I work with Sullivan. Every weekday for the past year, I've logged into a chat-room-style-doohickey and chatted with him for several hours. It usually goes like this:
Grant B.: /something about booksJeff S.: /something about volcanoes
Grant B.: /something about a book on a volcano i read that one time
Jeff S.: /acknowledgment of book's existence
Both: /uncomfortable silence
But eventually we get around to talking about baseball. And as you'd expect, we'll talk about our teams a bit. Every time I would bring up the Giants' crappy offense, though, he would one-up me. The Giants scored 3.52 runs per game last year? Oh, that's cute. The Mariners scored 3.43 with the DH. The year before that, the Mariners scored 3.17 runs per game -- that would have been the third-worst total in the AL in 1968. I couldn't bitch about the Giants as much as I'd like. The Mariners were perpetually the 2008 Giants. Often worse. And I couldn't bitch without Jeff wanting to reach through his monitor and stab me in the throat.
So now that the Giants have something approaching a normal offense -- fourth-best OPS+ in the league? -- I really can't say anything. We like to complain about the Giants' hitting. But the Mariners have always had us beat. When you thought you were watching the worst offensive team in baseball -- last year, or the one before that, or the one before that -- there was another one hitting worse. It's discouraging to think about. Slightly encouraging! Mostly discouraging.
Just as the Giants aren't so bad this year, though, the Mariners are doing better. Still near the bottom of the league when it comes to runs scored or OPS+, sure, but they aren't a complete debacle. There's a pocket of teams like the Indians, Rays, and Angels are all doing just as poorly. The Mariners are a normal team. They have some hitters doing well. They have some doing poorly. The latter grouping is the majority, but it's a normal balance.
So if you're expecting a bunch of 1-0, 2-1 games this weekend ... you're probably right. But it's less likely than it might have been in previous seasons! Baby steps.
But, I'll come clean. I know less about the Mariners than I do any team in baseball. My job requires me to write about every team in baseball except the Mariners. Because Sullivan does that. He does it on his site, and in the event there's something we think the general public should know about the Mariners, he does it on Baseball Nation, too.
I mean, I'm looking at their Baseball Reference page, and there's something called a Blake Beavan now? Kevin Millwood is pitching reasonably well now? Good god, what happened to Brendan Ryan? I mean, he was never a good hitter, but cripes. And why is Kyle Seager good? Who is Kyle Seager? I am so confused right now.
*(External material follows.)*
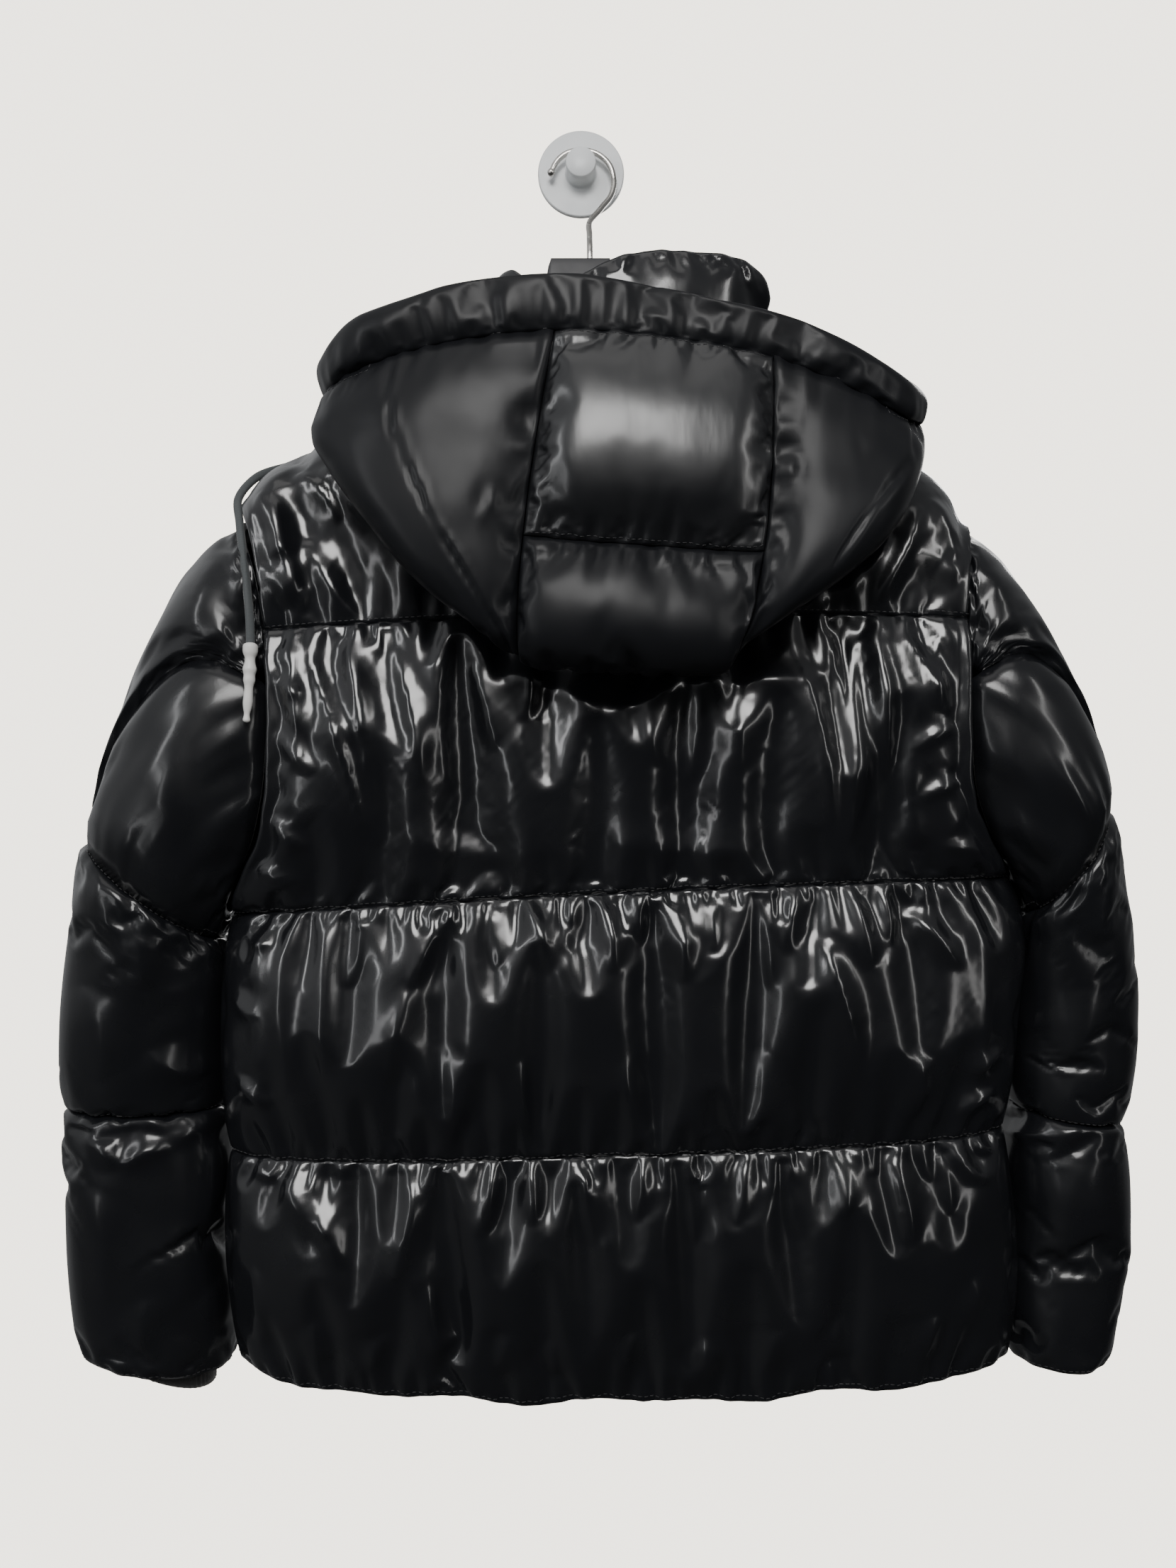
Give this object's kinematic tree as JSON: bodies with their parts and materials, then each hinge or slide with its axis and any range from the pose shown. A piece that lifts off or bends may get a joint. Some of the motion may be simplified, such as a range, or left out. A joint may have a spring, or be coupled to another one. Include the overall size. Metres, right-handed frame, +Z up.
{
  "type": "hooded puffer jacket on a hanger",
  "caption": "Short padded jacket with a folded-down hood, stand collar and front zip, hanging closed on a hanger from a round wall hook, seen from behind.",
  "frame": {"origin": "middle of the back face of the wall hook's disc, in the wall's plane", "axes": "+Y into the wall, +Z up, +X to the right as seen from in front of the wall; the jacket's back faces -Y"},
  "size_m": [0.7539, 0.2134, 0.9126],
  "materials": {
    "shell": "glossy coated nylon, padded",
    "hood_shell": "glossy coated nylon, padded",
    "lining": "smooth woven lining",
    "knit": "ribbed knit",
    "zip_tape": "woven tape",
    "zip_chain": "moulded coil, satin",
    "zip_metal": "dark satin metal",
    "nickel": "satin nickel wire",
    "charcoal": "matte charcoal plastic",
    "white_plastic": "satin white plastic",
    "cord": "braided grey cord",
    "cord_tip": "white wrapped tape"
  },
  "bodies": {
    "jacket": {"back_chest": "shell", "back_hem": "shell", "back_waist": "shell", "back_yoke": "shell", "cord_eyelet": "zip_metal", "cord_tip": "cord_tip", "drawcord": "cord", "front_left_chest": "shell", "front_left_hem": "shell", "front_left_waist": "shell", "front_left_yoke": "shell", "front_right_chest": "shell", "front_right_hem": "shell", "front_right_waist": "shell", "front_right_yoke": "shell", "hanger": "charcoal", "hanger_hook": "nickel", "hood_brim": "hood_shell", "hood_centre_lower": "hood_shell", "hood_centre_upper": "hood_shell", "hood_side_left": "hood_shell", "hood_side_right": "hood_shell", "hood_under": "lining", "inner_cuff_left": "knit", "inner_cuff_right": "knit", "sleeve_left_cap": "shell", "sleeve_left_cuff": "shell", "sleeve_left_forearm": "shell", "sleeve_left_upper": "shell", "sleeve_right_cap": "shell", "sleeve_right_cuff": "shell", "sleeve_right_forearm": "shell", "sleeve_right_upper": "shell", "stand_collar": "shell", "wall_hook": "white_plastic", "zip_chain": "zip_chain", "zip_slider": "zip_metal", "zip_tape_left": "zip_tape", "zip_tape_right": "zip_tape"},
    "pull_tab": {"zip_pull": "zip_metal"}
  },
  "joints": [
    {"name": "pull_tab_hinge", "type": "hinge", "parent": "jacket", "child": "pull_tab", "pos_m": [0.027, -0.02028, -0.1627], "axis": [1, 0, 0], "range_deg": [0, 90]}
  ]
}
So this is basically like one of those exhibition games in spring between the Giants and Scottsdale CC, where I have absolutely no idea who anyone is. Except for that Ichiro cat. And Felix Hernandez. And Justin Smoak, who was totally expected to fix the Giants offense shortly after the 2008 draft. And Dustin Ackley, who has well-documented off-the-field concerns that should have allowed him to fall in the draft to the Giants.
I'm pretty sure there won't be a lot of runs, though. I feel comfortable predicting that.
Hitter to watch
Smoak is their Brandon Belt, for better and for worse. Often worse. At one point in May, he had a .492 OPS -- three points lower than Emmanuel Burriss. Again, that's for a first baseman.
But he's been hitting better lately. And when I say that Smoak is their Belt, I mean in that maddening is-he-okay-will-he-be-good-he-can't-really-be-this-terrible-oh-god-what-is-that-wait-maybe-he's-okay-after-all sort of way.
Plus, everyone here, save a couple of people, wanted him over Buster Posey. What a bunch of morons! The least we could do is watch him.
Pitcher to watch
Do you remember the Giants hitting four home runs in two different games against Felix Hernandez? I don't. Barry Bonds, I get. But Randy Winn and Steve Finley were involved. Steve Finley.
So I'm pretty sure Felix Hernandez is really pissed off about this, and I'm more than a little terrified.
Prediction
One of you clowns is going to forget to put a subject line over at Lookout Landing, and the SBN servers will melt. Don't be that clown.